__WHAT YOU HAVE TO DO__: Reproduce every line in the listing that contains the word "from".

__DATASET EXCERPT__:
○ ○ ○ ○ ○ ○ ○

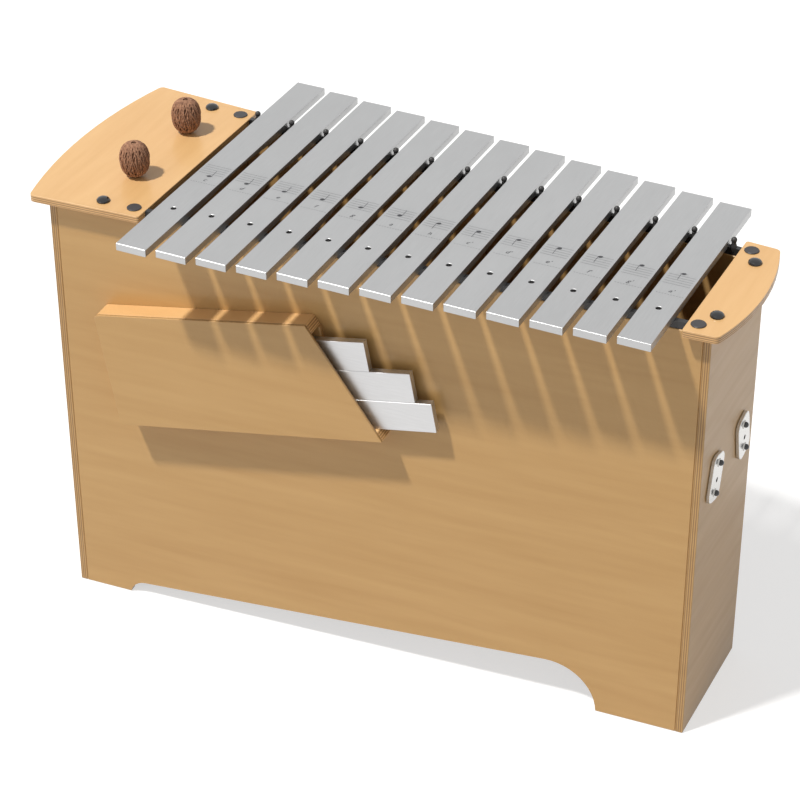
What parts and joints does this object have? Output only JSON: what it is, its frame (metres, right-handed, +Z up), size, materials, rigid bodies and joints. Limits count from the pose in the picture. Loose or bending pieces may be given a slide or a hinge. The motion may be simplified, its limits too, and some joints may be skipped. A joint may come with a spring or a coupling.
{
  "type": "bass metallophone",
  "caption": "Large floor-standing metallophone: tapered plywood resonator box, flat metal tone bars on rubber rails, a tilted holder with spare bars and mallets stored upright.",
  "frame": {"origin": "on the floor, under the middle of the whole instrument", "axes": "+X towards the high notes, +Y away from the player, +Z up"},
  "size_m": [0.9076, 0.4618, 0.6439],
  "materials": {
    "birch_ply": "satin lacquer",
    "board_ply": "satin lacquer",
    "inner_ply": "raw",
    "aluminium": "brushed and anodised",
    "black_rubber": "satin",
    "black_gloss": "gloss black",
    "black_cap": "matt",
    "zinc_screw": "zinc plated",
    "bright_steel": "bright",
    "wound_yarn": "wound wool",
    "beech_stick": "lacquered"
  },
  "bodies": {
    "case": {"front_panel": "birch_ply", "back_panel": "birch_ply", "end_panel_left": "birch_ply", "end_panel_right": "birch_ply", "bottom_board": "inner_ply", "bottom_cleat_left": "inner_ply", "bottom_cleat_right": "inner_ply", "mallet_bay_wall": "inner_ply", "partition": "inner_ply", "top_board_left": "board_ply", "top_board_right": "board_ply", "front_rail": "black_rubber", "back_rail": "black_rubber", "holder_back": "birch_ply", "holder_bottom": "birch_ply", "holder_top": "birch_ply", "holder_front": "birch_ply", "holder_end": "birch_ply", "dome_screw_left_front": "black_gloss", "dome_screw_left_back": "black_gloss", "dome_screw_right_front": "black_gloss", "dome_screw_right_back": "black_gloss", "sunk_screw_left_front": "zinc_screw", "sunk_screw_left_back": "zinc_screw", "sunk_screw_right_front": "zinc_screw", "sunk_screw_right_back": "zinc_screw", "screw_cap_left_front": "black_cap", "screw_cap_left_back": "black_cap", "screw_cap_right_front": "black_cap", "screw_cap_right_back": "black_cap", "coupling_plate_front": "bright_steel", "coupling_plate_back": "bright_steel", "plate_screw_front_upper": "black_gloss", "plate_screw_front_lower": "black_gloss", "plate_screw_back_upper": "black_gloss", "plate_screw_back_lower": "black_gloss"},
    "bar_c": {"tone_bar_c": "aluminium"},
    "bar_d": {"tone_bar_d": "aluminium"},
    "bar_e": {"tone_bar_e": "aluminium"},
    "bar_f": {"tone_bar_f": "aluminium"},
    "bar_g": {"tone_bar_g": "aluminium"},
    "bar_a": {"tone_bar_a": "aluminium"},
    "bar_h": {"tone_bar_h": "aluminium"},
    "bar_c1": {"tone_bar_c1": "aluminium"},
    "bar_d1": {"tone_bar_d1": "aluminium"},
    "bar_e1": {"tone_bar_e1": "aluminium"},
    "bar_f1": {"tone_bar_f1": "aluminium"},
    "bar_g1": {"tone_bar_g1": "aluminium"},
    "bar_a1": {"tone_bar_a1": "aluminium"},
    "spare_f_sharp": {"spare_bar_f_sharp": "aluminium"},
    "spare_b_flat": {"spare_bar_b_flat": "aluminium"},
    "spare_f_sharp_high": {"spare_bar_f_sharp_high": "aluminium"},
    "mallet_front": {"mallet_head_front": "wound_yarn", "mallet_stick_front": "beech_stick"},
    "mallet_back": {"mallet_head_back": "wound_yarn", "mallet_stick_back": "beech_stick"}
  },
  "joints": [
    {"name": "bar_c_lift", "type": "slide", "parent": "case", "child": "bar_c", "axis": [0, 0, 1], "range_m": [0, 0.05]},
    {"name": "bar_d_lift", "type": "slide", "parent": "case", "child": "bar_d", "axis": [0, 0, 1], "range_m": [0, 0.05]},
    {"name": "bar_e_lift", "type": "slide", "parent": "case", "child": "bar_e", "axis": [0, 0, 1], "range_m": [0, 0.05]},
    {"name": "bar_f_lift", "type": "slide", "parent": "case", "child": "bar_f", "axis": [0, 0, 1], "range_m": [0, 0.05]},
    {"name": "bar_g_lift", "type": "slide", "parent": "case", "child": "bar_g", "axis": [0, 0, 1], "range_m": [0, 0.05]},
    {"name": "bar_a_lift", "type": "slide", "parent": "case", "child": "bar_a", "axis": [0, 0, 1], "range_m": [0, 0.05]},
    {"name": "bar_h_lift", "type": "slide", "parent": "case", "child": "bar_h", "axis": [0, 0, 1], "range_m": [0, 0.05]},
    {"name": "bar_c1_lift", "type": "slide", "parent": "case", "child": "bar_c1", "axis": [0, 0, 1], "range_m": [0, 0.05]},
    {"name": "bar_d1_lift", "type": "slide", "parent": "case", "child": "bar_d1", "axis": [0, 0, 1], "range_m": [0, 0.05]},
    {"name": "bar_e1_lift", "type": "slide", "parent": "case", "child": "bar_e1", "axis": [0, 0, 1], "range_m": [0, 0.05]},
    {"name": "bar_f1_lift", "type": "slide", "parent": "case", "child": "bar_f1", "axis": [0, 0, 1], "range_m": [0, 0.05]},
    {"name": "bar_g1_lift", "type": "slide", "parent": "case", "child": "bar_g1", "axis": [0, 0, 1], "range_m": [0, 0.05]},
    {"name": "bar_a1_lift", "type": "slide", "parent": "case", "child": "bar_a1", "axis": [0, 0, 1], "range_m": [0, 0.05]},
    {"name": "spare_f_sharp_slide", "type": "slide", "parent": "case", "child": "spare_f_sharp", "axis": [0.9823, 0.0606, 0.1771], "range_m": [0, 0.3]},
    {"name": "spare_b_flat_slide", "type": "slide", "parent": "case", "child": "spare_b_flat", "axis": [0.9823, 0.0606, 0.1771], "range_m": [0, 0.3]},
    {"name": "spare_f_sharp_high_slide", "type": "slide", "parent": "case", "child": "spare_f_sharp_high", "axis": [0.9823, 0.0606, 0.1771], "range_m": [0, 0.3]},
    {"name": "mallet_front_lift", "type": "slide", "parent": "case", "child": "mallet_front", "axis": [0, 0, 1], "range_m": [0, 0.33]},
    {"name": "mallet_back_lift", "type": "slide", "parent": "case", "child": "mallet_back", "axis": [0, 0, 1], "range_m": [0, 0.33]}
  ]
}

○ ○ ○ ○ ○ ○ ○

__EXERCISE SOLUTION__:
What parts and joints does this object have? Output only JSON: what it is, its frame (metres, right-handed, +Z up), size, materials, rigid bodies and joints. Limits count from the pose in the picture. Loose or bending pieces may be given a slide or a hinge. The motion may be simplified, its limits too, and some joints may be skipped. A joint may come with a spring or a coupling.
  "frame": {"origin": "on the floor, under the middle of the whole instrument", "axes": "+X towards the high notes, +Y away from the player, +Z up"},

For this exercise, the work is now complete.